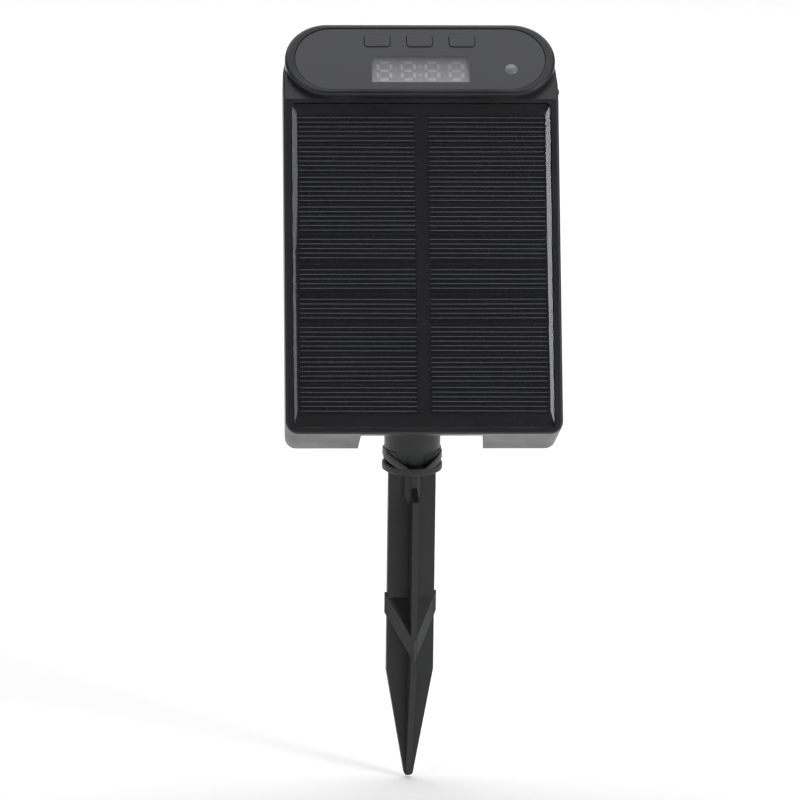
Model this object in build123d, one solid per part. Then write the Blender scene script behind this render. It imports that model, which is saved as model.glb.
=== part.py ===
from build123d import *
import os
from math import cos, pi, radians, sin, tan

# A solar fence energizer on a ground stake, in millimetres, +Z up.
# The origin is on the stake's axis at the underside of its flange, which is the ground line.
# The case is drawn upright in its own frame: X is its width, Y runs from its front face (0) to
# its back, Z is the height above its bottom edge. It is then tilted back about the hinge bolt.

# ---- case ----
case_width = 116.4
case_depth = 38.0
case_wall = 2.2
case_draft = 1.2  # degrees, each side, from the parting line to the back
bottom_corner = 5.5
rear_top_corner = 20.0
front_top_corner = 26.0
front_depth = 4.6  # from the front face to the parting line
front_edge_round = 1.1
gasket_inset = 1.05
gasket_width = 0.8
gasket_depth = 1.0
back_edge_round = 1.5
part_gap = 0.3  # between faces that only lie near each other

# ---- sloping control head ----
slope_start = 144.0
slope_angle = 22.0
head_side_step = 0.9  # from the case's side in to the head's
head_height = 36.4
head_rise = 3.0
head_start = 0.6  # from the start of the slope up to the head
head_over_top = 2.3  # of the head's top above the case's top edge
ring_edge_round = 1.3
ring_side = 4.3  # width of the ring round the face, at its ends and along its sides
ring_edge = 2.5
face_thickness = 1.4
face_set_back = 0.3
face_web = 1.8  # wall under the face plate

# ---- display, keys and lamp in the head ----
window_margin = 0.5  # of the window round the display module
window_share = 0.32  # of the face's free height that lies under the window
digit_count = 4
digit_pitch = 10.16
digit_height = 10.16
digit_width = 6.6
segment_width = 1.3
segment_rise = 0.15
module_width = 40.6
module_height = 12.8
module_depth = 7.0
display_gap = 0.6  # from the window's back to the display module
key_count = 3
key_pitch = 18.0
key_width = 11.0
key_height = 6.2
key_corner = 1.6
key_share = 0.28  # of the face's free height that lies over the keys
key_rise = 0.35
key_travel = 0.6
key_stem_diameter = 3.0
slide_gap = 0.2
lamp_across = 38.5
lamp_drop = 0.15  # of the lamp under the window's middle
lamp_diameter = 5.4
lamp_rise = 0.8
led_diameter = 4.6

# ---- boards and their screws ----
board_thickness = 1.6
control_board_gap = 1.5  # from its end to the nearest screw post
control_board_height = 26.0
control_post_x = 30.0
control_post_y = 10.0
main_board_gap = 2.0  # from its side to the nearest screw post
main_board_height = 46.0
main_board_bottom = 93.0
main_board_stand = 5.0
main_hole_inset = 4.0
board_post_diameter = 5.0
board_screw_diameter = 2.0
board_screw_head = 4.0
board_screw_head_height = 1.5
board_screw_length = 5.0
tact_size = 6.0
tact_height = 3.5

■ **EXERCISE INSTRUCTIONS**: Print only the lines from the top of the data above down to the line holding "from math import cos, pi, radians, sin, tan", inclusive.

■ **OUTPUT OF THE EXERCISE**:
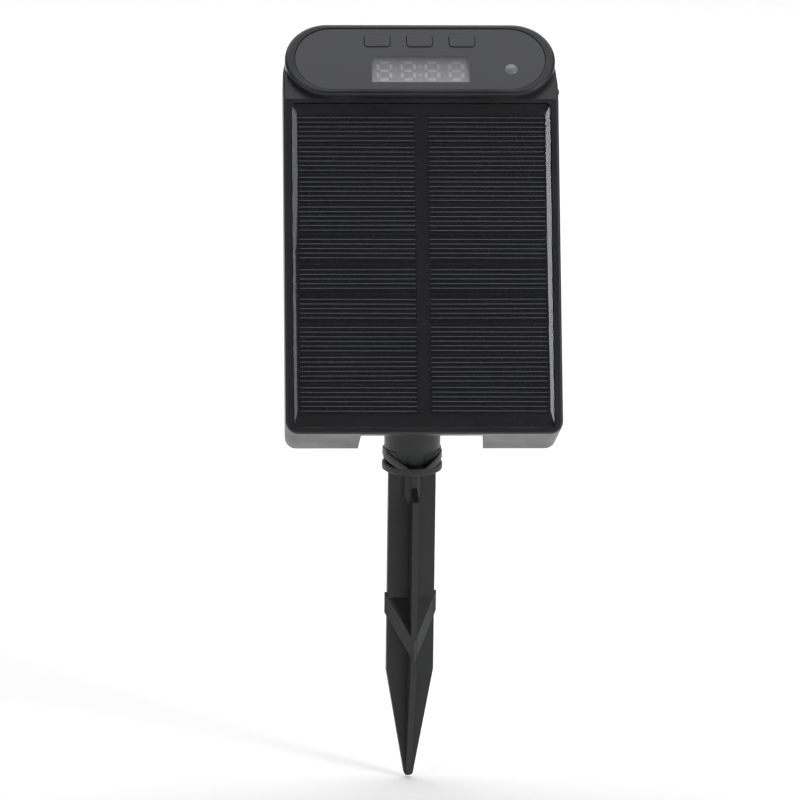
Model this object in build123d, one solid per part. Then write the Blender scene script behind this render. It imports that model, which is saved as model.glb.
=== part.py ===
from build123d import *
import os
from math import cos, pi, radians, sin, tan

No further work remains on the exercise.